Garden City and Park Brook also ‘celebration eligible’ under state’s new scoring system
BY JONATHAN YOUNG
Sun POST Newspapers
In May 2010, a Minnesota Department of Education report summarized North View Junior High’s performance in four words: “This school is poor.”
Despite that harsh assessment, the Brooklyn Park school has cause for celebration three years later.
Due to its performance last year, North View has leapt off the state’s list of “priority” schools and is now “celebration eligible,” according to results of the state’s 2013 Multiple Measurement Ratings, released Oct. 1.
Under the Multiple Measurement Ratings system, “priority” schools are in the bottom 5 percent statewide. “Celebration eligible” buildings fall between the 60 percent and 85 percent mark.
“We made a significant jump this year,” Principal John Groenke said. “We’re pretty excited about that.”
The state implemented the Multiple Measurement Ratings system as part its 2012 waiver from participation in the federal No Child Left Behind program.
“They did that because they wanted to go to a more equitable accountability system,” explained Don Pascoe, director of research, assessment and accountability for Osseo Area Schools. “It’s exactly what its name says – it’s multiple measures.”
The new system takes four areas into account: proficiency, growth, achievement gap closing and, at the secondary level, graduation rates.
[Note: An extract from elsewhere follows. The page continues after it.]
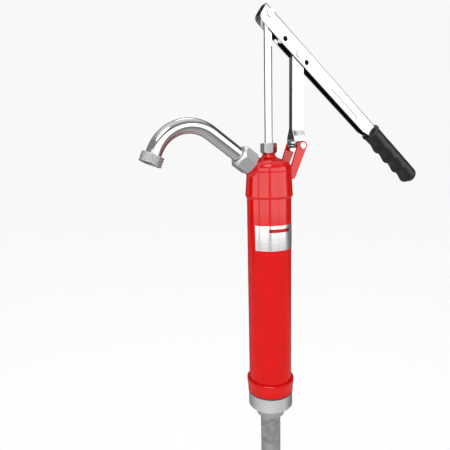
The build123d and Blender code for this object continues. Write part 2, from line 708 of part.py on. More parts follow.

Proficiency deals with traditional performance on tests compared to a standard, but growth looks at the improvement of individual students from year to year.
Gap closing measures how quickly underperforming groups are catching up to the leading group. For example, it shows how fast English Language Learners are catching up to native speakers or how fast ethnic minorities are catching up to their white counterparts.
Scores from all measured areas are rolled up into one score, which is written as a percentage of the total possible score. Pascoe likens it to a quarterback’s rating at the end of a game.
In Pascoe’s opinion, the new system measures schools on a more level playing field.
“When it’s straight proficiency, so much of that is driven by the demographics of the building and who happens to come there,” he said.
Many students at North View come to the school at a lower proficiency level, but they make progress quickly. In fact, the school’s students grew as fast or faster last year than students at 64 percent of other Minnesota schools.
That wasn’t the case a few years ago when Groenke came to North View as its new principal. He transferred from Edinbrook Elementary in order to lead the turnaround effort. Now, three years of hard work implementing a detailed plan are paying off, Groenke said.
“We’ve seen a lot of positive changes here that aren’t necessarily reported in the paper,” he said. “To have it actually validated was very rewarding.”
Groenke and his team have focused on improving the climate and culture among staff and students, building trust with students and the community, providing strong instruction and doing more to get families involved in education. There are also more support systems in place for students who need them.
“Our plan has been very focused,” he said. “It’s … a relentless effort to ensure that all kids are being successful.”
In order to get off the priority list, North View had to have stronger scores for two years in a row.
“We’re happy when schools like North View show really tremendous steps forward and they move up the pile a lot,” Pascoe said.
North View isn’t the only building that made significant progress. Garden City in Brooklyn Center and Park Brook Elementary in Brooklyn Park are both celebration eligible this year, as well.
Garden City Principal Todd Tischer said the good news is a momentum-builder for his team.
“We’re absolutely thrilled, of course, because the staff worked incredibly hard last year to focus on high quality education for every student,” he said. “We’re off to a good start this year. The energy is just terrific.”
But not all Osseo Area Schools received good scores this year. Crest View Elementary in Brooklyn Park got the lowest MMR score in the district, receiving only 10.25 percent of the total possible points. Palmer Lake Elementary was next lowest, with 14.34 percent. The schools were not in danger of being labeled priority schools this year because the state only assigns those categories every three years to allow time for implemented changes to take effect. But the scores are a warning sign.
Pascoe said the results didn’t catch the district off guard, because it received scores from its own testing in the spring.
“As soon as we get our first data in the spring, we start looking at those patterns and trying to think about how we support those sites that need it,” Pasco said.
He said schools sometimes fluctuate depending on many factors.
“We just need to respond to it quickly and appropriately,” he said.
Whatever a school’s score, the work isn’t done. Even as he reflects on his school’s progress, North View’s Groenke understands his team isn’t finished.
“We’re going to stop to celebrate and enjoy this moment, but we’ve got a lot of work to do,” he said.